I shoot digital and both color and black and white film so I use all the filters I've always used; UV, polorizer, orange, red and ND. Photography is photography, whether film or digital.

Oliver Poirier's picture

I like to use a circular polarizing filter occasionally.

Fotospinner's picture

I use uv/ir filters on Leica M lenses as required, and UV filters on Nikon lenses for protection. Sometimes I use a polarizer when needed.

Danofly's picture

For protection also! But software rocks when it comes to total choice for a final look.

Dennis's picture

Polarizing and ND -- yes. Grads -- never. Star filters -- seldom. For the most part, one cannot do in software what a polarizer can do. If I want a long exposure for blur or some other reason, NDs are necessary. While camera manufacturers are raising useful ISO levels, they're dropping the lower ones. I'd like to see really low ISOs so I wouldn't have to go to NDs all the time.

Lou Springmeier's picture

As I shoot film I use them to modify the scene as well as protection. The may include sky, warming, polarizing etc.

Michael D.  Miller's picture

I do use a UV filter on all lenses as standard and as protection, along with the polarizer, ND, and Grads.

Jake Altman's picture

Absolutely. My photos are enhanced with the use of filters. My lens is protected too.

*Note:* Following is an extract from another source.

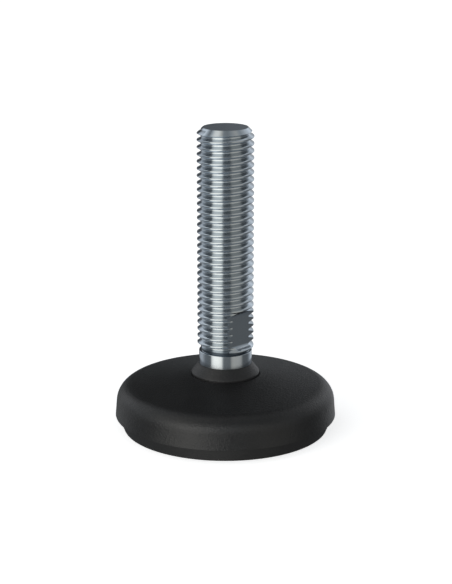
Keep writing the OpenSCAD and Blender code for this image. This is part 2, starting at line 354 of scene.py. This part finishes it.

Robert Schellhammer's picture

I prefer to interact with the subject and camera as much as possible. The more you can do with image capture, the less you have to do in the darkroom or on the computer.

Michael Reed's picture

I still like to get the picture correct in the camera before it goes to post-processing.

Colin Elliott's picture

Being committed to film I use a variety of filters. Polarisors are used to reduce reflection and increase contrast in blue skies with white clouds. I use ND for slow speeds with fast moving water and grad. ND's for controlling the bright skies in my landscape shots. Even when shooting digital, I still use such filters. I am a firm believer in getting it right "in camera", to the greatest extent possible

Kathleen Finnerty's picture

I occasionally will use a polarizing filter when photographing seascapes with lots of clouds.

Mike Sneddon's picture

I used to also use a UV filter for lens protection but gradually have given up on that practice.

Mary's picture

Sometimes the organization I shoot for uses the photos immediately, with no time for editing. I use filters to get the best shot right out of the camera.

Mike Houge's picture

Wouldn't be without them for landscape shooting!

Victor Wheeler's picture

I love using polarizing filters. I feel more connected to the photos that way.

Jim Heneghan's picture

I still think it's important to get the best possible capture in the field.

Ron Plesco's picture

I shoot more film with my Nikon equipment, so I am use to creating an effect in pre-production instead of post-preduction. I am also able to use my lenses on both my film and digital cameras. Of course I like the fact that if something hits your lens the front element isn't ruined, only the filter.